Converting from old style obs dictionaries#

A tool exists to convert old combined observation dictionaries to a list of Observation instances:

from prospect.observation import from_oldstyle
# dummy observation dictionary with just a spectrum
N = 1000
obs = dict(wavelength=np.linspace(3000, 5000, N), spectrum=np.zeros(N), unc=np.ones(N),
           filters=[f"sdss_{b}0" for b in "ugriz"], maggies=np.zeros(5), maggies_unc=np.ones(5))
# ensure that this is a valid observation for fitting
spec, phot = from_oldstyle(obs)
print(spec.ndata, phot.filternames, phot.wavelength, phot.flux)

The build_obs() function#

The build_obs() function in the parameter file is written by the user. It should take a dictionary of command line arguments as keyword arguments. It should return a list of prospect.observation.Observation instances, described above.

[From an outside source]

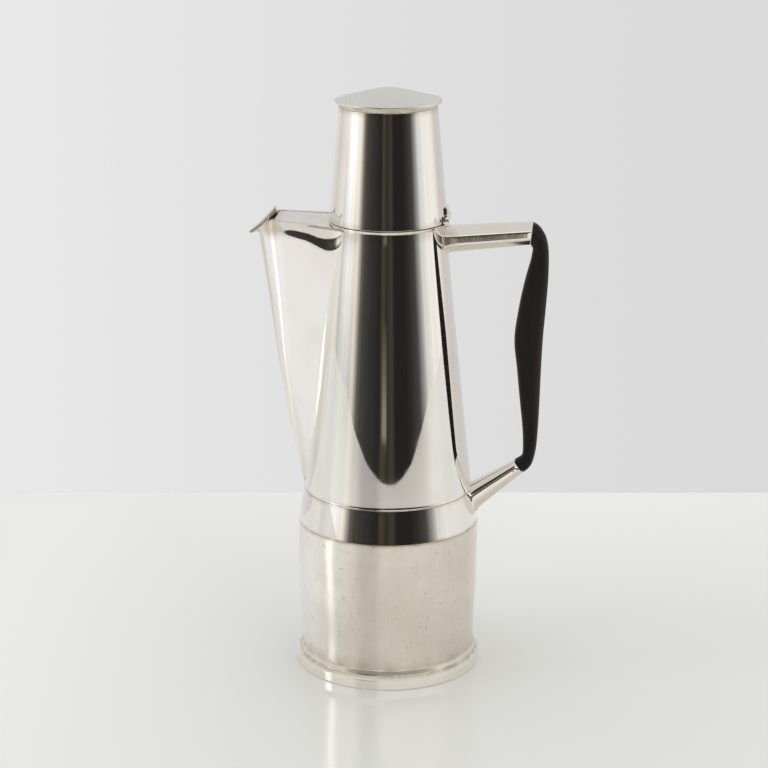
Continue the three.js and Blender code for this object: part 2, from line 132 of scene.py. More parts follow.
UPPER_ARM = {"start": (24, 209.25), "end": (66.7, 212.9), "r0": 6.3, "r1": 5.25, "root": 3.5, "round": 0.36}
LOWER_ARM = {"start": (33.5, 78.6), "end": (62.6, 99.3), "r0": 7.15, "r1": 3.8, "root": 7.0, "round": 0.8}
ARM_FLARE = 0.9  # solder fillet at the root: how far it stands out and how fast it fades
ARM_FLARE_RUN = 0.9
ARM_WALL = 0.9
ARM_FACE = 0.985  # how far the flats of an arm lie from its axis, as a share of its radius
PIN_BACK = 3.0
GRIP_POWER = 2.35  # 2 is an ellipse; more is squarer
GRIP_FACETS = 48
GRIP = [  # outer x, z and inner x, z of each section, and its half width
    (67.5, 218.1, 66.3, 207.7, 5.2), (69.9, 216.7, 67.1, 206.6, 5.3), (72.2, 213.9, 67.4, 205.3, 5.3),
    (74.0, 209.9, 67.1, 203.4, 5.3), (75.0, 202.8, 66.5, 200.0, 5.3), (74.9, 190, 63.9, 190, 5.7),
    (74.0, 176, 61.3, 176.5, 6.1), (73.0, 162, 59.6, 162, 6.3), (72.4, 147, 61.1, 147, 6.0),
    (72.0, 132, 62.6, 132.5, 5.4), (71.5, 118, 64.1, 118.5, 4.8), (70.7, 108, 64.5, 108.5, 4.3),
    (69.2, 101.5, 64.1, 105.0, 4.0), (67.4, 98.5, 62.7, 103.6, 3.9), (65.2, 96.6, 60.9, 102.6, 3.8),
]

KNUCKLE_R = 1.5
KNUCKLE_HALF = 9.6
KNUCKLE_MID = 3.2
LEAF_THICK = 0.8
LEAF_GAP = 0.3  # solder between a leaf and the wall that carries it

# ---- camera ----
TURN = math.radians(5.0)  # the pot stands turned, handle slightly towards the camera
CAMERA_AWAY = 1.0187  # metres from the pot's axis, and above the table
CAMERA_HEIGHT = 0.4326
CAMERA_DOWN = math.radians(16.11)
CAMERA_ASIDE = 0.00196
CAMERA_LENS = 104.5

RIGHT = Vector((math.cos(TURN), math.sin(TURN), 0))
AWAY = Vector((-math.sin(TURN), math.cos(TURN), 0))
AXIS = Vector((AXIS_X, 0, 0))

data = bpy.data.cameras.new("camera")
data.lens = CAMERA_LENS
data.sensor_width = 36
data.clip_start = 0.01
data.clip_end = 50
camera = bpy.data.objects.new("camera", data)
bpy.context.scene.collection.objects.link(camera)
camera.location = AXIS - AWAY * CAMERA_AWAY - RIGHT * CAMERA_ASIDE + Vector((0, 0, CAMERA_HEIGHT))
sight = AWAY * math.cos(CAMERA_DOWN) - Vector((0, 0, math.sin(CAMERA_DOWN)))
camera.rotation_mode = "QUATERNION"
camera.rotation_quaternion = sight.to_track_quat("-Z", "Y")
bpy.context.scene.camera = camera
bpy.context.scene.view_settings.view_transform = "Standard"


# ---- mesh helpers ----
def smooth_line(points, steps):
    """Catmull-Rom curve through the points, with that many steps to a span."""
    pts = np.array(points, float)
    ends = np.vstack([2 * pts[0] - pts[1], pts, 2 * pts[-1] - pts[-2]])
    out = []
    for i in range(1, len(ends) - 2):
        p0, p1, p2, p3 = ends[i - 1: i + 3]
        for t in np.arange(steps) / steps:
            out.append(0.5 * (2 * p1 + (p2 - p0) * t + (2 * p0 - 5 * p1 + 4 * p2 - p3) * t**2
                              + (3 * p1 - p0 - 3 * p2 + p3) * t**3))
    out.append(pts[-1])
    return np.array(out)


def corner(before, at, after, radius, steps=5):
    """Arc that rounds one corner of an outline, with a support point on either side of it."""
    before, at, after = (np.array(p, float) for p in (before, at, after))
    u = (before - at) / np.linalg.norm(before - at)
    v = (after - at) / np.linalg.norm(after - at)
    half = math.acos(max(-1.0, min(1.0, float(u @ v)))) / 2
    reach = min(radius / math.tan(half), 0.45 * min(np.linalg.norm(before - at), np.linalg.norm(after - at)))
    a, b = at + u * reach, at + v * reach
    arc = [(1 - t) ** 2 * a + 2 * t * (1 - t) * at + t**2 * b for t in np.linspace(0, 1, steps)]
    return [at + u * reach * 1.6, *arc, at + v * reach * 1.6]


def rounded(outline, closed=True):
    """Outline of (radius, z, rounding) points with each corner rounded by its own amount."""
    out = []
    count = len(outline)
    for i, (*at, rounding) in enumerate(outline):
        if rounding <= 0 or (not closed and i in (0, count - 1)):
            out.append(np.array(at, float))
            continue
        before, after = outline[i - 1], outline[(i + 1) % count]
        out.extend(corner(before[:2], at, after[:2], rounding))
    return out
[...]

Other than that, the contents can be anything. Within this function you might open and read FITS files, ascii tables, HDF5 files, or query SQL databases. You could, using e.g. an objid parameter, dynamically load data (including filter sets) for different objects in a table. Feel free to import helper functions, modules, and packages (like astropy, h5py, sqlite, astroquery, etc.)

The point of this function is that you don’t have to externally convert your data format to be what Prospector expects and keep another version of files lying around: the conversion happens within the code itself. Again, the only requirement is that the function can take a run_params dictionary as keyword arguments and that it return prospect.observation.Observation instances, as

described above. Each observation instance should correspond to a particular dataset (e.g. a broadband photomtric SED, the spectrum from a particular instrument, or the spectrum from a particular night) that shares instrumental and, more importantly, calibration parameters.